| Diot, Martine: Cheminées. Étude de structures du Moyen Age au XVIIIe siècle, 31 x 22 cm, broché, 304 pages, 350 ill. (Coll. Album du centre de recherches sur les monuments historiques) ISBN 978-2-85822-942-0 (Editions du Patrimoine - Centre des monuments nationaux, Paris 2007)

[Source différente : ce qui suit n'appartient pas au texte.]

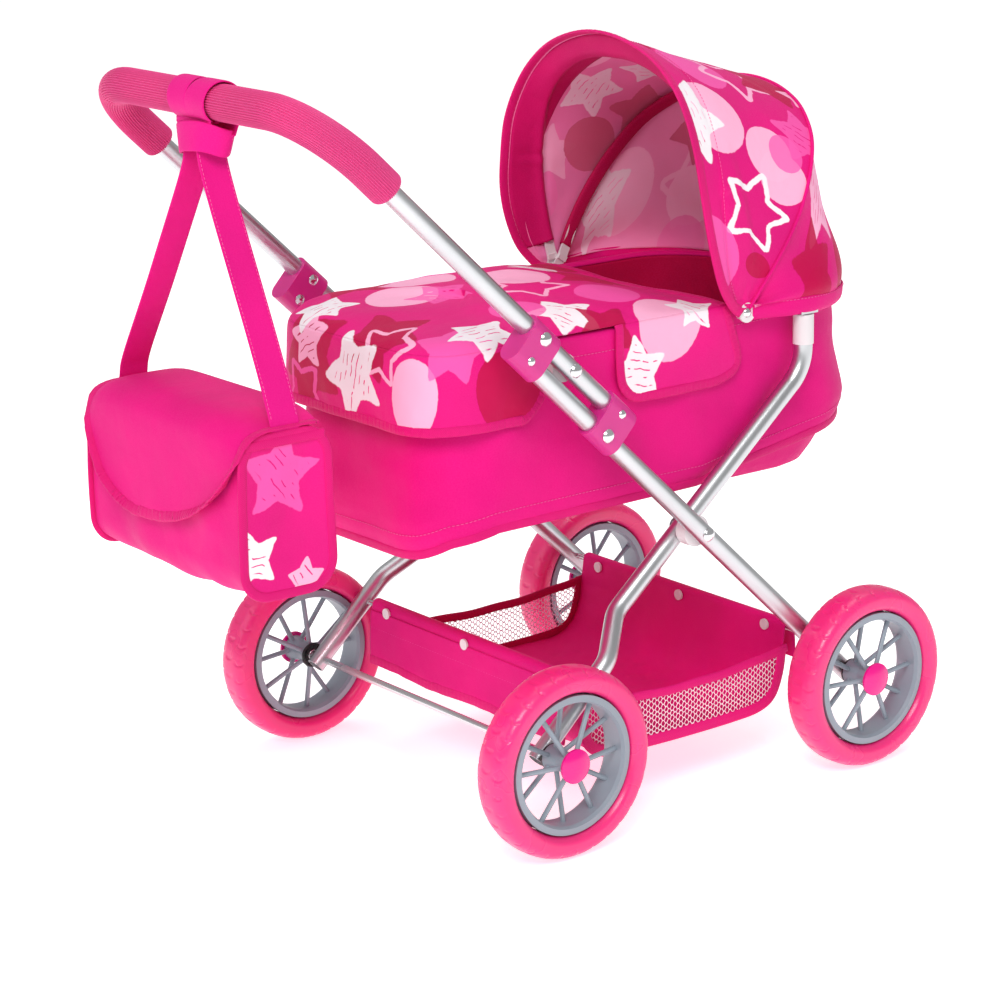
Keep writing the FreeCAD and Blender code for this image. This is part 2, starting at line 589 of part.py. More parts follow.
def make_bow(y_end, grow, rise):
    """Flat strip bent to the arch, with an eye at each end for the screw."""
    t, half = D["bow_thickness"], D["bow_width"] / 2
    strip = Part.Face(arch_wire(grow, 0.0, rise)).cut(Part.Face(arch_wire(grow - t, -1.0, rise)))
    strip = strip.extrude(Vector(2 * half, 0, 0))
    strip.translate(Vector(-half, 0, 0))
    strip = strip.cut(box(-20, 20, -150, 150, -10, 9))
    for side in (LEFT, RIGHT):
        eye = rod_y(6.5, 0, 0, side * y_end, side * (y_end + 1.5))
        eye = eye.fuse(box(-half, half, side * y_end, side * (y_end + 1.5), 0, 14))
        link = box(-half, half, side * min(y_end, 118.5 + grow), side * (121.5 + grow), 9, 14)
        eye = eye.fuse(link).cut(rod_y(2.05, 0, 0, side * 100, side * 140))
        strip = strip.fuse(eye)
    return strip.removeSplitter()


feature("front_bow", make_bow(120.6, 0.6, D["front_rise"] - 14.0), HINGE, Rotation(Vector(0, 1, 0), -D["front_lean"]))
feature("rear_bow", make_bow(117.6, -2.6, D["rear_rise"] - 3), HINGE, Rotation(Vector(0, 1, 0), D["rear_lean"]))

plates, screws = [], []
for name, side in SIDES:
    eyelet = rod_y(8.0, HINGE.x, HINGE.z, side * 122.9, side * 124.9).cut(
        rod_y(2.1, HINGE.x, HINGE.z, side * 110, side * 130))
    feature("hood_eyelet_" + name, eyelet)
    screw = rod_y(2.0, HINGE.x, HINGE.z, side * 115.0, side * 124.9)
    screw = screw.fuse(dome(4.0, 2.2, HINGE.x, HINGE.z, side * 124.9, side))
    screws.append(screw.removeSplitter())
feature("hood_screws", Part.makeCompound(screws))

# hood cloth: front panel from its edge to the rear bow, back panel to the rim
FOOT = 11.0
REAR = D["rear_lean"]


def standing(grow, degrees, rise, push=0.0, foot=FOOT):
    """A closed arch section standing on the hood's hem level."""
    wire = arch_wire(grow, foot, rise)
    wire.Placement = Placement(HINGE + Vector(push, 0, 0), Rotation(Vector(0, 1, 0), degrees))
    return wire


def hem(grow, foot=FOOT):
    """A lying section with the arch's seven edges: round the head end of the rim."""
    y, z = 119.5 + grow, HINGE.z + foot + 0.5
    x0, x1 = HINGE.x + 12, 214.0 + grow
    p = [Vector(x0, y, z), Vector(x0 + 60, y + 6, z), Vector(x1 - 26, y - 12, z),
         Vector(x1 - 8, y - 38, z), Vector(x1 - 2, y - 72, z), Vector(x1, 0, z)]
    m = [Vector(q.x, -q.y, q.z) for q in p]
    return Part.Wire([Part.LineSegment(p[0], p[1]).toShape(), Part.Arc(p[1], p[2], p[3]).toShape(),
                      Part.Arc(p[3], p[4], p[5]).toShape(), Part.Arc(p[5], m[4], m[3]).toShape(),
                      Part.Arc(m[3], m[2], m[1]).toShape(), Part.LineSegment(m[1], m[0]).toShape(),
                      Part.LineSegment(m[0], p[0]).toShape()])


TALL, LOW = D["front_rise"], D["rear_rise"]
front_panel = Part.makeLoft([standing(4.2, -D["front_lean"] - 4, TALL, -2.0),
                             standing(4.2, REAR, LOW)], True, True)
front_room = Part.makeLoft([standing(2.2, -D["front_lean"] - 6, TALL, -4.0, FOOT - 4),
                            standing(2.2, REAR + 1.0, LOW, 0.0, FOOT - 4)], True, True)
front_panel = front_panel.cut(front_room)
feature("hood_front_panel", max(front_panel.Solids, key=lambda s: s.Volume))
back_panel = Part.makeLoft([standing(4.2, REAR + 0.6, LOW), hem(4.2)], True, True)
back_room = Part.makeLoft([standing(2.2, REAR - 0.5, LOW, 0.0, FOOT - 4), hem(2.2, FOOT - 4)], True, True)
back_panel = back_panel.cut(back_room)
feature("hood_back_panel", max(back_panel.Solids, key=lambda s: s.Volume))

# --------------------------------------------------------------- basket
def strip_along_y(points, thick, half):
    """A panel of one thickness that follows a line in the XZ plane."""
    parts = []
    for a, b in zip(points, points[1:]):
        a3, b3 = Vector(a[0], -half, a[1]), Vector(b[0], -half, b[1])
        way = (b3 - a3).normalize()
        off = Vector(-way.z, 0, way.x) * (thick / 2)
        face = Part.Face(Part.makePolygon([a3 + off, b3 + off, b3 - off, a3 - off, a3 + off]))
        parts.append(face.extrude(Vector(0, 2 * half, 0)))
    for a in points[1:-1]:
        parts.append(rod_y(thick / 2, a[0], a[1], -half, half))
    out = parts[0]
    for p in parts[1:]:
        out = out.fuse(p)
    return out.removeSplitter()


bz, bw = D["basket_floor_z"], D["basket_half_width"]
profile = [(FRONT_ROD.x - 1.0, FRONT_ROD.z - 5), (FRONT_ROD.x - 9, 80.0), (FRONT_ROD.x - 22, bz + 3),
           (FRONT_ROD.x - 34, bz), (REAR_ROD.x + 30, bz), (REAR_ROD.x + 16, bz + 4),
           (REAR_ROD.x + 6, 80.0), (REAR_ROD.x + 1.0, REAR_ROD.z - 5)]
sling = strip_along_y(profile, 2.0, bw)
for rod in (FRONT_ROD, REAR_ROD):
    sleeve = rod_y(6.0, rod.x, rod.z, -bw, bw)
    sling = sling.fuse(sleeve)
for rod in (FRONT_ROD, REAR_ROD):
    sling = sling.cut(rod_y(D["rod_dia"] / 2 + 0.6, rod.x, rod.z, -bw - 1, bw + 1))
feature("basket_sling", sling.removeSplitter())
side_outline = [(FRONT_ROD.x - 4.0, 98.0), (FRONT_ROD.x - 9, 80.0), (FRONT_ROD.x - 22, bz + 3),
                (FRONT_ROD.x - 34, bz), (REAR_ROD.x + 30, bz), (REAR_ROD.x + 16, bz + 4),
                (REAR_ROD.x + 6, 80.0), (REAR_ROD.x + 4.0, 98.0), (0.0, 92.0)]
for name, side in SIDES:
    pts = [Vector(x, 0, z) for x, z in side_outline]
    face = Part.Face(Part.makePolygon(pts + pts[:1]))
    panel = face.extrude(Vector(0, 1.6, 0))
    feature("basket_side_" + name, panel, Vector(0, side * (bw + 0.9) - 0.8, 0))

snaps = []
for y in (-108.0, 0.0, 108.0):
    for rod, facing in ((FRONT_ROD, -1), (REAR_ROD, -1)):
        x = rod.x - 6.2
        disc = Part.makeCylinder(D["snap_dia"] / 2, 1.8, Vector(x, y, rod.z - 1.0), Vector(facing, 0, 0))
        snaps.append(disc)
feature("basket_snaps", Part.makeCompound(snaps))

# ------------------------------------------------------------------ bag
BAR = on_push(D["handle_top"], over)
bx0, bx1 = BAR.x - D["bag_depth"] / 2, BAR.x + D["bag_depth"] / 2
by0, by1 = D["bag_side"] - D["bag_width"] / 2, D["bag_side"] + D["bag_width"] / 2
bag = box(bx0, bx1, by0, by1, D["bag_bottom_z"], D["bag_top_z"])
bag = bag.makeFillet(16.0, [e for e in bag.Edges if abs(e.tangentAt(e.FirstParameter).y) > 0.9])
room = box(bx0 + 2, bx1 - 2, by0 + 2, by1 - 2, D["bag_bottom_z"] + 2, D["bag_top_z"] - 2)
room = room.makeFillet(14.0, [e for e in room.Edges if abs(e.tangentAt(e.FirstParameter).y) > 0.9])
mouth = box(bx0 - 5, bx0 + 6, by0 + 14, by1 - 14, D["bag_top_z"] - 52, D["bag_top_z"] - 18)
feature("bag_pouch", bag.cut(room).cut(mouth))
flap = box(bx0 - 3.0, bx0 - 0.6, by0 + 4, by1 - 4, 254.0, D["bag_top_z"] - 16)
low_edges = [e for e in flap.Edges if abs(e.tangentAt(e.FirstParameter).x) > 0.9
             and e.CenterOfMass.z < 260]
feature("bag_flap", flap.makeFillet(40.0, low_edges))

strap_half = D["strap_width"] / 2
for name, side in SIDES:
    mid = D["bag_side"]
    foot_y = mid + side * (D["bag_width"] / 2)
    low = [Vector(0, foot_y, 300.0), Vector(0, foot_y + side * 1.6, 300.0)]
    bend = [Vector(0, foot_y + side * 1.6, 368.0), Vector(0, foot_y, 368.0)]
    top = [Vector(0, side * 15.0 + side * 1.6, 548.0), Vector(0, side * 15.0, 548.0)]
    pts = [low[0], low[1], bend[0], top[0], top[1], bend[1]]
    face = Part.Face(Part.makePolygon(pts + pts[:1]))
    strap = face.extrude(Vector(D["strap_width"], 0, 0))
    feature("bag_strap_" + name, strap, Vector(BAR.x - strap_half, 0, 0))
loops = []
for y in (24.0, -22.0):
    band = rod_y(D["grip_dia"] / 2 + 2.6, BAR.x, BAR.z, y - 12.5, y + 12.5)
    band = band.cut(rod_y(D["grip_dia"] / 2 + 0.6, BAR.x, BAR.z, y - 13, y + 13))
    loops.append(band)
wrap = loops[0].fuse(loops[1])
knot = box(BAR.x - 10, BAR.x + 10, -34.5, 36.5, 549.0, BAR.z - 8).cut(
    rod_y(D["grip_dia"] / 2 + 0.6, BAR.x, BAR.z, -60, 60))
feature("bag_strap_wrap", wrap.fuse(knot).removeSplitter())

# --------------------------------------------------------------- output
doc.recompute()
for obj in doc.Objects:
    if "Invalid" in obj.State or "Error" in obj.State:
        raise RuntimeError("%s: %s" % (obj.Label, obj.State))
for obj in PARTS:
    if obj.Shape.isNull() or not obj.Shape.isValid():
        raise RuntimeError("bad shape: " + obj.Label)
    if not obj.Shape.Solids:
        raise RuntimeError("no solid: " + obj.Label)

os.makedirs("parts", exist_ok=True)
total = FreeCAD.BoundBox()
for obj in PARTS:
    total.add(obj.Shape.BoundBox)
    obj.Shape.exportStep(os.path.join("parts", obj.Label + ".step"))
    print("%-24s solids %d  volume %.0f" % (obj.Label, len(obj.Shape.Solids), obj.Shape.Volume))
print("box", [round(v, 2) for v in (total.XMin, total.XMax, total.YMin, total.YMax, total.ZMin, total.ZMax)])
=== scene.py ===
"""Doll pram: cloth, foam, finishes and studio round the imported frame.

Lengths in the shape functions are millimetres from a point on the floor
midway between the axles; X runs towards the hood, Y to the pram's left, Z up.
"""
import json
import bmesh
import bpy
import numpy as np
from mathutils import Matrix, Vector

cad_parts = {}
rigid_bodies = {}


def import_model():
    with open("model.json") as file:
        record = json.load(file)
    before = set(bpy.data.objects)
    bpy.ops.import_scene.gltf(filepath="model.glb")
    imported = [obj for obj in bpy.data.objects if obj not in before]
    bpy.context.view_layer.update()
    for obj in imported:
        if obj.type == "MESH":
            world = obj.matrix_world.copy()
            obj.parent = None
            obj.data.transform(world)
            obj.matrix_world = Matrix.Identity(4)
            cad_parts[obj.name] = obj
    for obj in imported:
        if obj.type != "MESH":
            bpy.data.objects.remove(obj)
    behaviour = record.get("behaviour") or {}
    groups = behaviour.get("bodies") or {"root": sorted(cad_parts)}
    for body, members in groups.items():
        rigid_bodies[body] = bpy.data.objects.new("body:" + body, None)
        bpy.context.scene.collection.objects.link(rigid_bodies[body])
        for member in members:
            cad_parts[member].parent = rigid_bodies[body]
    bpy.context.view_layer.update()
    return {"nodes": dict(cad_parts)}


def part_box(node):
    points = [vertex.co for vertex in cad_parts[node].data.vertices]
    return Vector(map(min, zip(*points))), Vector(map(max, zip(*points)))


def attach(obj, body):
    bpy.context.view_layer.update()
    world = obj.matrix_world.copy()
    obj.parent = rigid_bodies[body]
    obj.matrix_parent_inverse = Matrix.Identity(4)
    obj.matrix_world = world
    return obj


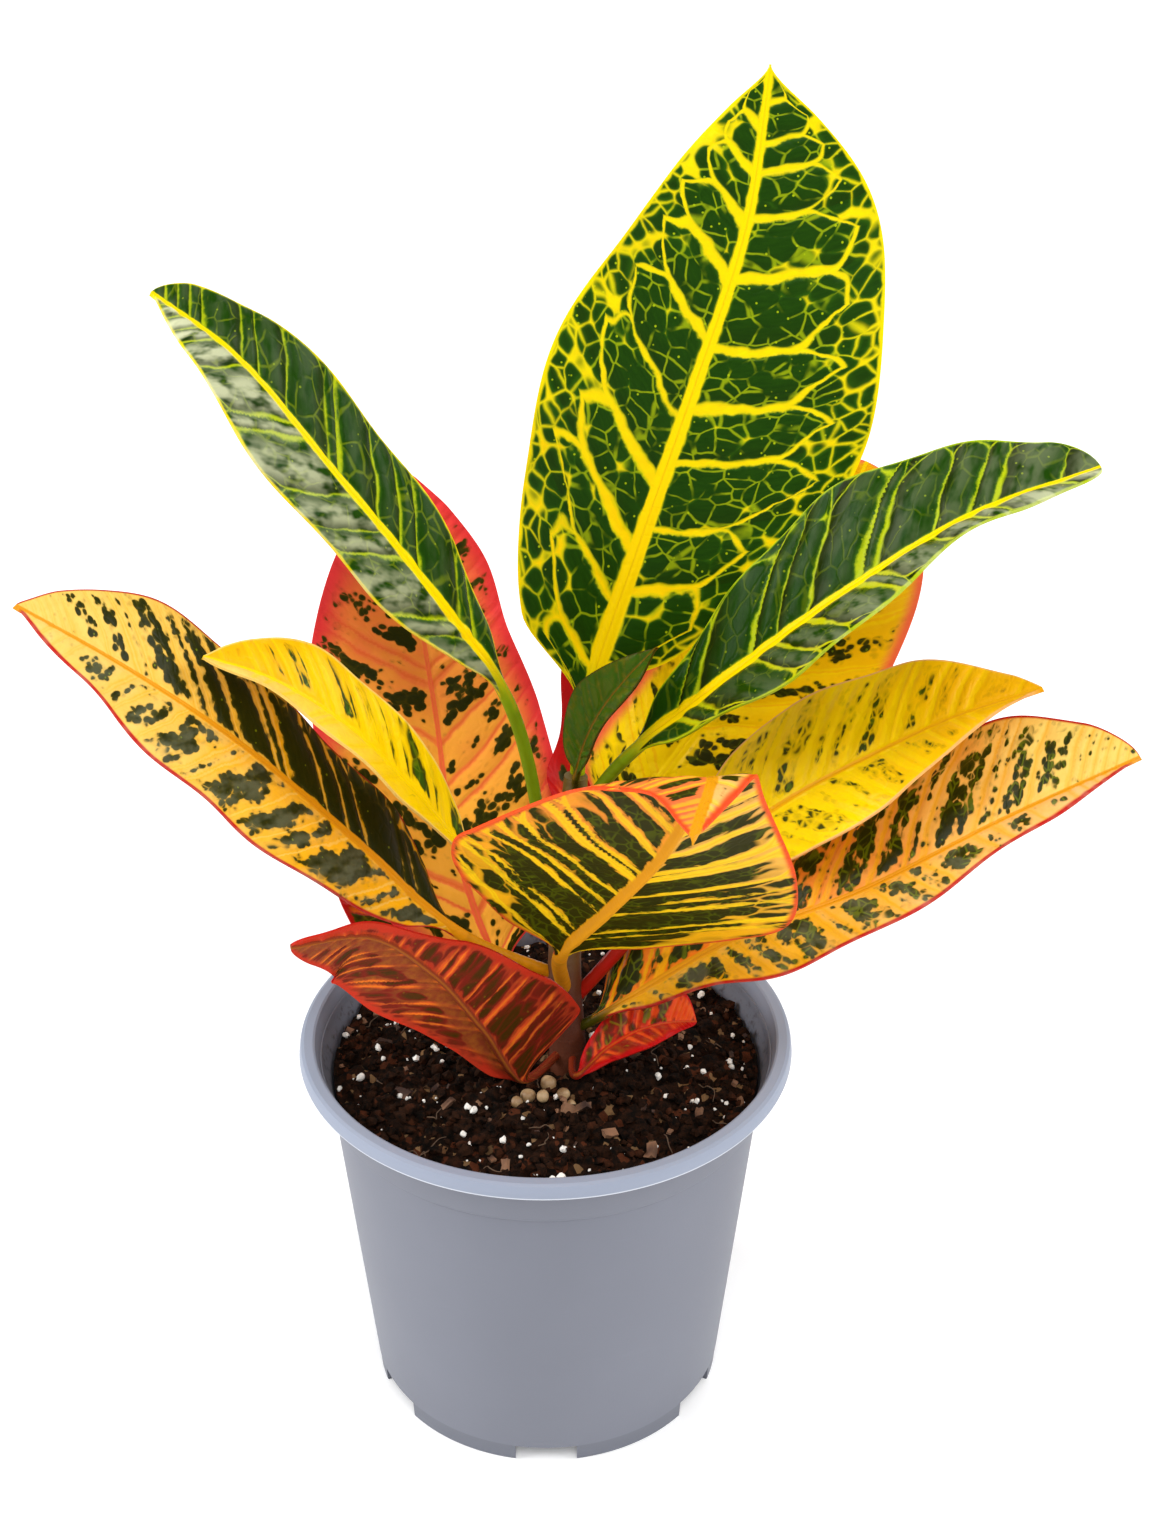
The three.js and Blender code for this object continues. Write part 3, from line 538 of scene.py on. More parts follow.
def curve_point(path, u):
    """The point at u, 0 to 1, on the smooth centripetal curve through a list of points."""
    last = len(path) - 1
    k = min(int(u * last), last - 1)
    w = u * last - k
    p1, p2 = path[k], path[k + 1]
    p0 = path[k - 1] if k > 0 else 2 * p1 - p2
    p3 = path[k + 2] if k + 2 <= last else 2 * p2 - p1
    d0, d1, d2 = (math.sqrt((b - a).length) for a, b in ((p0, p1), (p1, p2), (p2, p3)))
    start = ((p1 - p0) / d0 - (p2 - p0) / (d0 + d1) + (p2 - p1) / d1) * d1
    end = ((p2 - p1) / d1 - (p3 - p1) / (d1 + d2) + (p3 - p2) / d2) * d1
    bend = 3 * (p2 - p1) - 2 * start - end
    return p1 + start * w + bend * w**2 + (2 * (p1 - p2) + start + end) * w**3


def tube(name, path, radii, stations, around):
    """A round tube along a smooth curve, its radius following a list along it. Millimetres."""
    path = [Vector(p) for p in path]
    rings = np.empty((stations, around, 3))
    for i in range(stations):
        u = i / (stations - 1)
        at = curve_point(path, u)
        along = (curve_point(path, min(u + 0.002, 1)) - curve_point(path, max(u - 0.002, 0))).normalized()
        side = Vector((0, 1, 0)).cross(along).normalized()
        other = along.cross(side)
        radius = float(np.interp(u * (len(radii) - 1), range(len(radii)), radii))
        for j in range(around):
            angle = 2 * math.pi * j / around
            rings[i, j] = at + radius * (math.cos(angle) * side + math.sin(angle) * other)
    return skin(name, rings * MM)


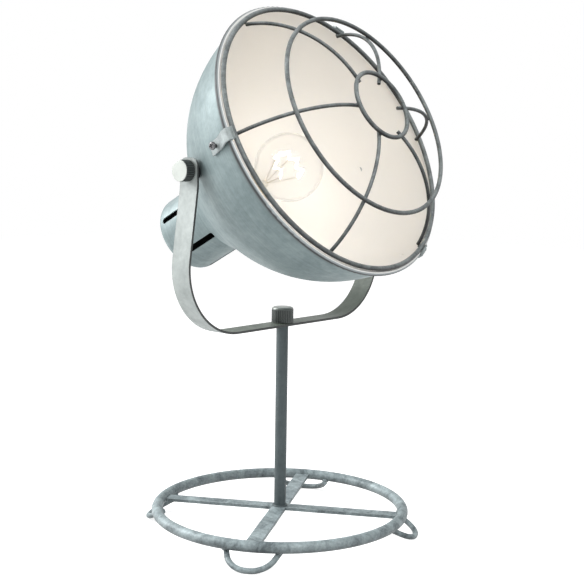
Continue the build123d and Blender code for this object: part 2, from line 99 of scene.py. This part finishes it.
# cloudy patches of light and dark lacquer, glossier where they are light
zinc_bloom, given, put_out = effect_group(
    "zinc_bloom",
    {"Vector": "Vector", "Light": "Color", "Dark": "Color", "Patch size": "Float", "Contrast": "Float",
     "Balance": "Float"},
    {"Color": "Color", "Roughness": "Float", "Height": "Float"},
)
clouds = noise(zinc_bloom, given["Vector"], given["Patch size"], detail=6.0, roughness=0.62, distortion=0.6)
speck_scale = calculate(zinc_bloom, "MULTIPLY", given["Patch size"], 7.0)
specks = noise(zinc_bloom, given["Vector"], speck_scale, detail=3.0, roughness=0.7)
speck_share = 0.32
blend = mix_numbers(zinc_bloom, speck_share, clouds, specks)
centred = calculate(zinc_bloom, "SUBTRACT", blend, 0.5)
spread = calculate(zinc_bloom, "MULTIPLY", centred, given["Contrast"])
lightness = calculate(zinc_bloom, "ADD", spread, given["Balance"], clamp=True)
feed(zinc_bloom, put_out, {
    "Color": mix_colors(zinc_bloom, lightness, given["Dark"], given["Light"]),
    "Roughness": ranged(zinc_bloom, lightness, (0.0, 1.0), (0.62, 0.44)),
    "Height": blend,
})


def calculate_vector(tree, operation, *values):
    """What a vector math node makes of its places and directions: a vector, or a number."""
    node = add_node(tree, "ShaderNodeVectorMath", dict(enumerate(values)), operation=operation)
    return node.outputs["Value" if operation in ("DOT_PRODUCT", "LENGTH") else "Vector"]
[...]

| Rezension von Jean-François Belhoste, École pratique des Hautes Études (Paris) Anzahl Wörter : 1286 Wörter Online publiziert am 2009-03-23 Zitat: Histara les comptes rendus (ISSN 2100-0700). Link: http://histara.sorbonne.fr/cr.php?cr=245 Bestellen Sie dieses Buch Cette publication de Martine Diot porte sur un objet courant - on
pourrait dire banal - et cependant peu étudié bien qu’il concerne,
comme on va le voir, des domaines très variés : l’architecture, la
technique, le mode de vie. L’ouvrage a pour point de départ une série
de relevés effectués par le Centre de Recherche des Monuments
Historiques aujourd’hui dépendant de la Direction de l’Architecture et
du Patrimoine (Ministère de la Culture). Le Centre conserve, en effet,
une remarquable collection, constituée depuis 1943, de dessins
d’éléments architecturaux du second œuvre tels que lambris, escaliers,
pièces de ferronnerie et donc aussi cheminées, réalisés à l’occasion de
travaux sur des éléments parfois ruinés, en tout cas mis à découvert,
dans des conditions telles qu’elles permettaient d’avoir accès à des
parties cachées et de pouvoir ainsi rendre compte de mises en œuvre et
dispositions initiales.
La collection comporte actuellement environ 20 000 dessins
soigneusement mis au net et minutieusement cotés, qui constituent un
matériau documentaire de premier ordre, une mine d’informations de
nature archéologique, susceptibles non seulement d’aider aux
entreprises de restauration - ce pour quoi elle a été constituée -,
mais aussi d’intéresser la recherche historique, ne serait-ce que parce
qu’ils portent souvent sur des objets aujourd’hui disparus ou
dénaturés. Dans cette collection, se trouvent donc un ensemble de
relevés de cheminées qui ont, du reste, déjà fait l’objet de cinq
publications, axées principalement sur les aspects décoratifs.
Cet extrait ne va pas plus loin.